将棋が好きな人にはたまらなく面白いのではないでしょうか。
自らが将棋を通して経験した直観力、モチベーションの維持、開き直りなどを解説してます。
自分もこういうやり方で合ってるのかなとかしょっちゅう思いますが大概のことは報われず見切ることの大切さ、それを経験することで直観力が磨かれると羽生さんが言ってはります。
こうしてないとダメとかあんまり思う方ではないですが囚われずにやっていきたいですね。
Posted by ブクログ
直感というのは、論理的に考えていることの積み重ねでそれが一瞬で出てきたもの。
上達するとは集中する、できる時間を伸ばしていくこと。
桂馬や香車は香辛料を意味する。
日本は簡素にする文化。
Posted by ブクログ
「直感力」というよりは、創造力、継続力が軸だったような気がする。「決断力」から7年経った2012年の発行、40歳を過ぎてからの著書。

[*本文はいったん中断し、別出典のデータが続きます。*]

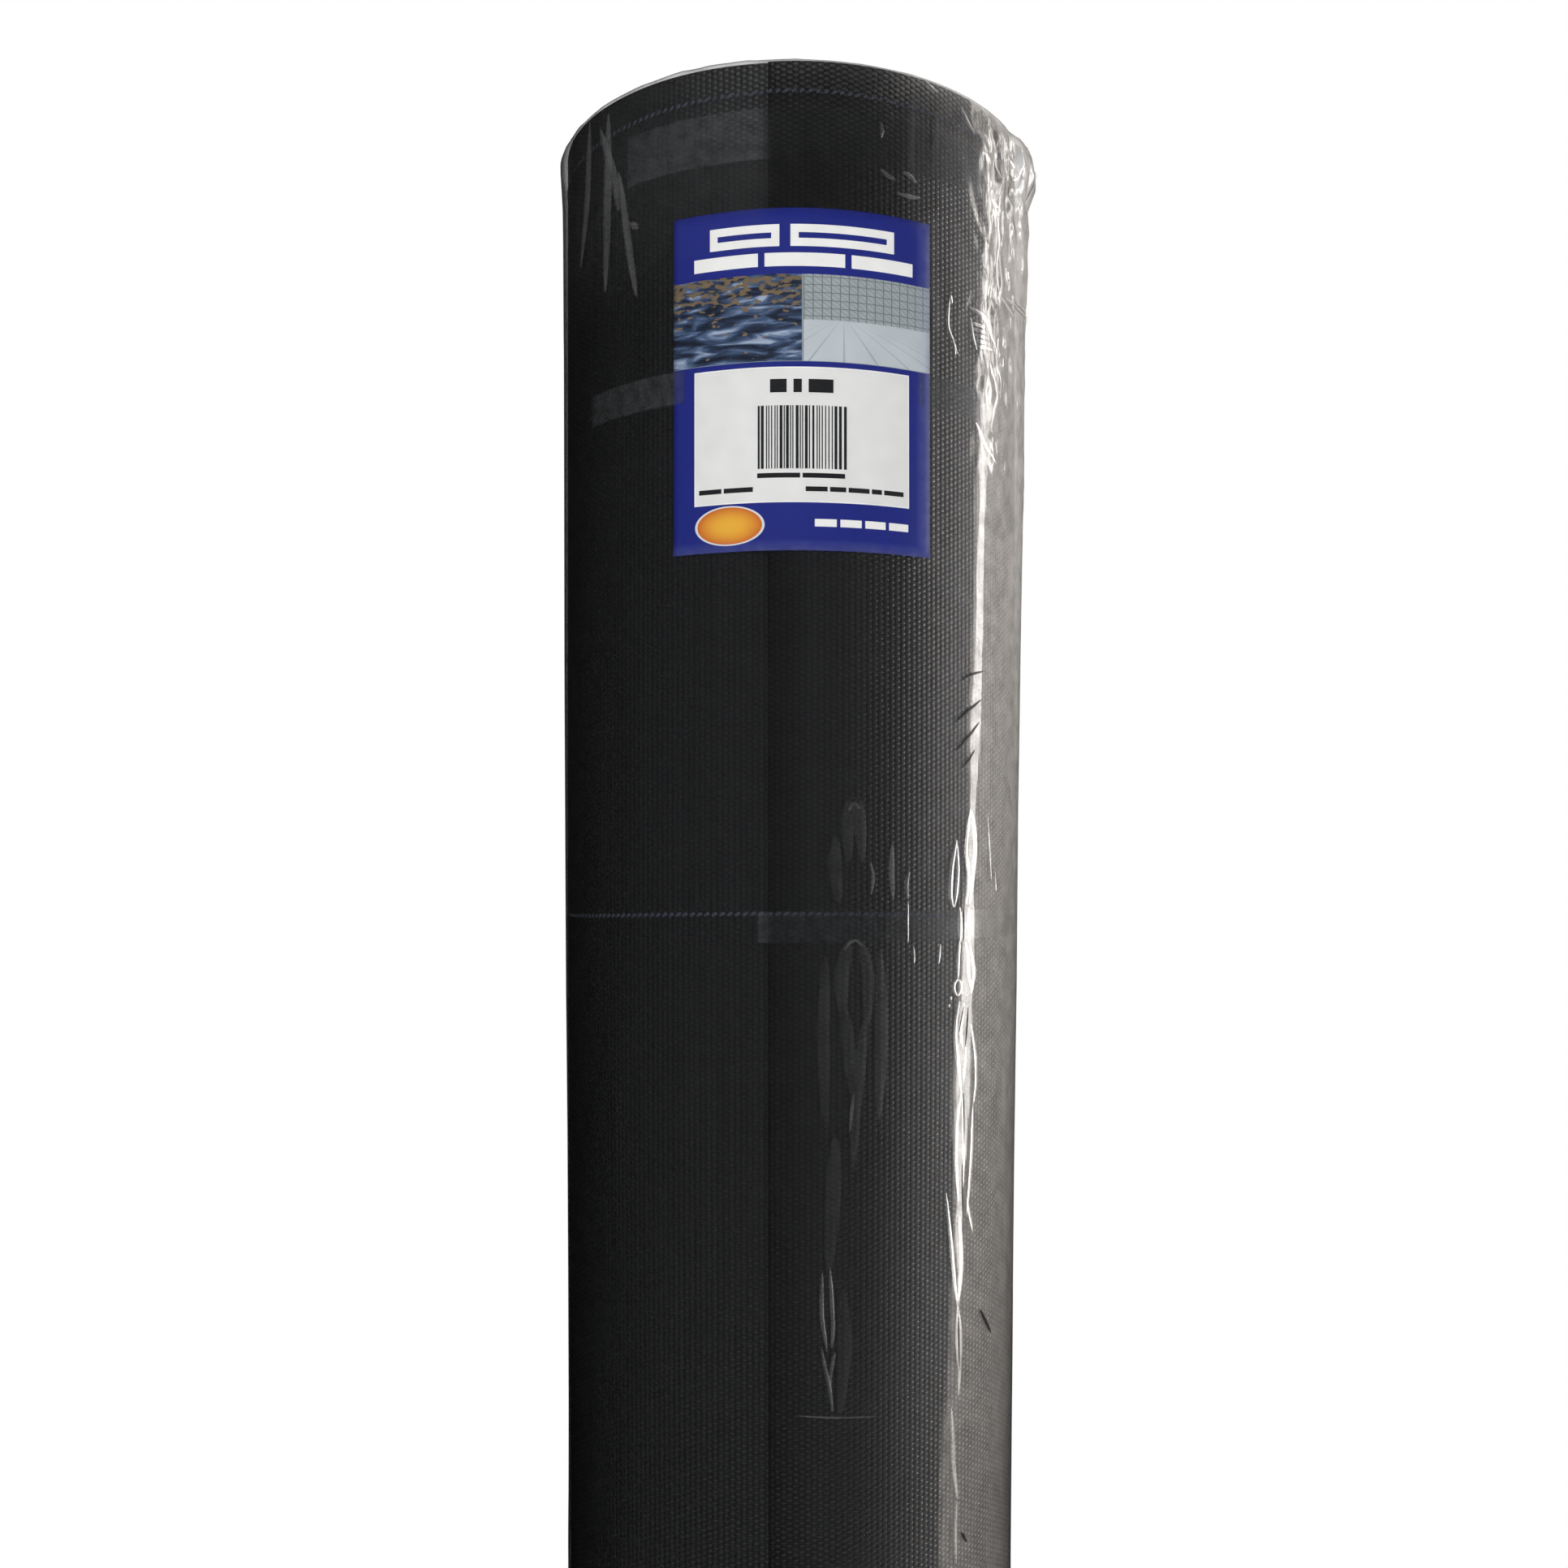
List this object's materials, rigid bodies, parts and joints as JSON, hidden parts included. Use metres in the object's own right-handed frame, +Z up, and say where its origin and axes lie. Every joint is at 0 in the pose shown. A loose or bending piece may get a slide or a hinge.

これまでの著書とさほど変わり映えはしないことを考えると、30代では大きな心の変化はなかったのかもしれない。
Posted by ブクログ
羽生善治という稀代の棋士が綴る勝負事における直感の大切さ。
直感とは論理的思考が瞬時に行われるものであるため、日頃から様々な多様な価値観を取り入れることで直感力を鍛えることが肝要であるとしている。
Posted by ブクログ
直感は信じても良いと思わせてくれる優しい語り口の本。
ただ、その直感は経験に裏打ちされたものであることが大切なのですね。
その為にも、普段からの気付き、工夫、努力を怠らない事、きちんと糧にしていく事を学びました。
Posted by ブクログ
将棋の第一人者の羽生善治が、将棋の対局でどのような思考法で書いたかを書いた一冊。
啓蒙書としての有効性もさることながら、彼の人となりを知るのに最適な一冊。